Bhaktapur is a beautiful city that’s world famous for its historical and religious architecture. But I felt that it deserved a separate post here on its amazing array of living, ancient trades that I had never seen before in such hands-on detail all in one place. These weren’t museum activities, reenactments for tourists, or struggling ancient trades desperately trying to survive in modern society, but everyday life, money-making pursuits of Bhaktapur village.
As we walked through the narrow streets, almost every other open doorway had an ancient trade behind. We saw carvers, potters, metalwork, bakers and butchers, creating and crafting from raw materials without power or technology. We saw full processes and complimentary trades working side by side. It was particularly fascinating to see the clay arrive in bags, a potter spin pots, and then watch them dry in the sun before heading to the open air kilns.

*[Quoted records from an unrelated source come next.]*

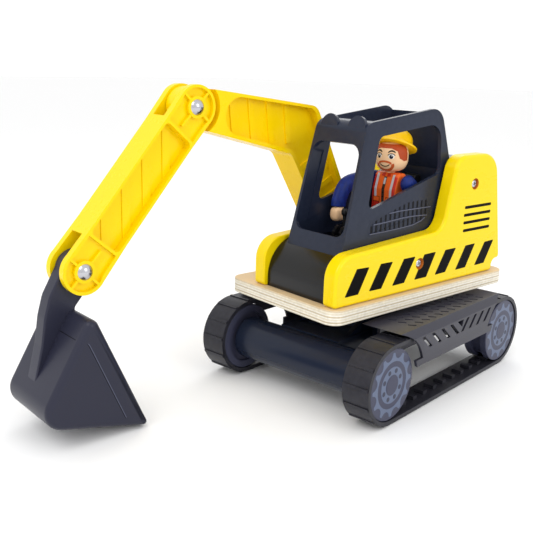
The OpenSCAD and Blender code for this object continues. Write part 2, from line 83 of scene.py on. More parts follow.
def finish(name, rgb, rough=0.45, metal=0.0, var=0.06, scale=45, bump=0.15, fine=1400,
           rvar=0.07, wear_and_edge_sheen=0.35, wear_and_sheen_tone=None, stretch=None, coat=0.0, spec=0.5, layers=None, glow=None):
    m = bpy.data.materials.new(name)
    m.use_nodes = True
    t = m.node_tree
    t.nodes.clear()
    out = t.nodes.new("ShaderNodeOutputMaterial")
    p = t.nodes.new("ShaderNodeBsdfPrincipled")
    t.links.new(p.outputs[0], out.inputs[0])
    base = lin(*rgb)
    p.inputs["Metallic"].default_value = metal
    p.inputs["Coat Weight"].default_value = coat
    p.inputs["Coat Roughness"].default_value = 0.15
    p.inputs["Specular IOR Level"].default_value = spec
    tc = t.nodes.new("ShaderNodeTexCoord")
    mp = t.nodes.new("ShaderNodeMapping")
    t.links.new(tc.outputs["Object"], mp.inputs["Vector"])
    if stretch:
        mp.inputs["Scale"].default_value = stretch
    n1 = t.nodes.new("ShaderNodeTexNoise")
    n1.inputs["Scale"].default_value = scale
    n1.inputs["Detail"].default_value = 6
    n1.inputs["Roughness"].default_value = 0.6
    t.links.new(mp.outputs[0], n1.inputs["Vector"])
    mix = t.nodes.new("ShaderNodeMix")
    mix.data_type = "RGBA"
    mix.inputs[6].default_value = scaled(base, 1 - var)
    mix.inputs[7].default_value = scaled(base, 1 + var)
    t.links.new(n1.outputs["Fac"], mix.inputs[0])
    colour = mix.outputs[2]
    if layers:
        z0, thick, tones = layers
        sep = t.nodes.new("ShaderNodeSeparateXYZ")
        t.links.new(tc.outputs["Object"], sep.inputs[0])
        wob = t.nodes.new("ShaderNodeMath")
        wob.operation = "MULTIPLY_ADD"
        t.links.new(n1.outputs["Fac"], wob.inputs[0])
        wob.inputs[1].default_value = 0.0006
        t.links.new(sep.outputs["Z"], wob.inputs[2])
        mr = t.nodes.new("ShaderNodeMapRange")
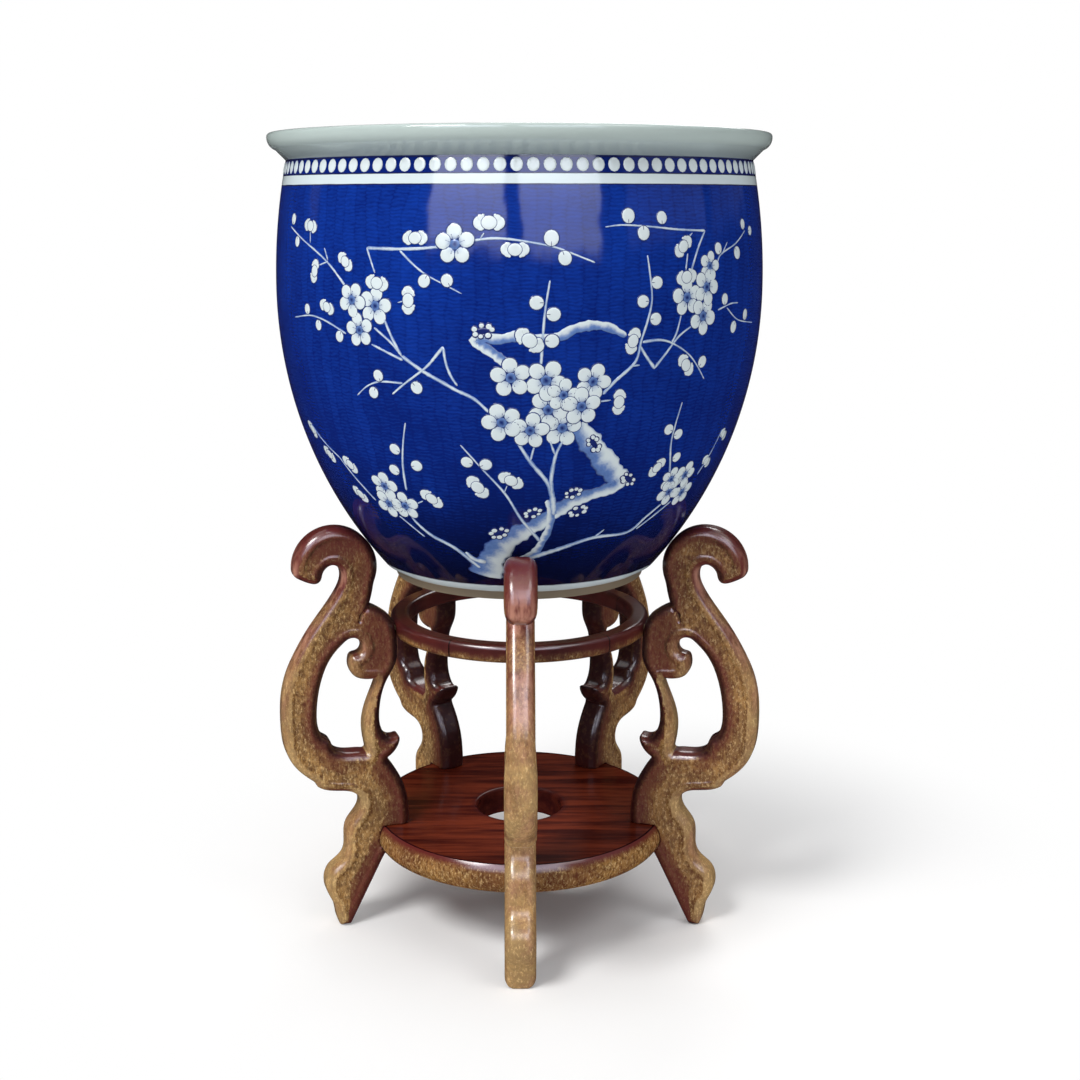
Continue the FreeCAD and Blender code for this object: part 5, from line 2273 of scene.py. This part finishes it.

It was also highly unusual to me that this other medieval world existed alongside a national and international tourist attraction that was still unspoilt, still preserved, and still part of living history. The city’s famous architecture must help support Bhaktapur’s economy, but the pots they made and the flour being ground was not just to produce tourist income. There were tourists shops and touts, but it was very low key. The town felt authentic but at the same time was familiar enough with outsiders that we didn’t feel voyeuristic as we walked around. A very difficult and rare balance achieved and an amazing glimpse into the past.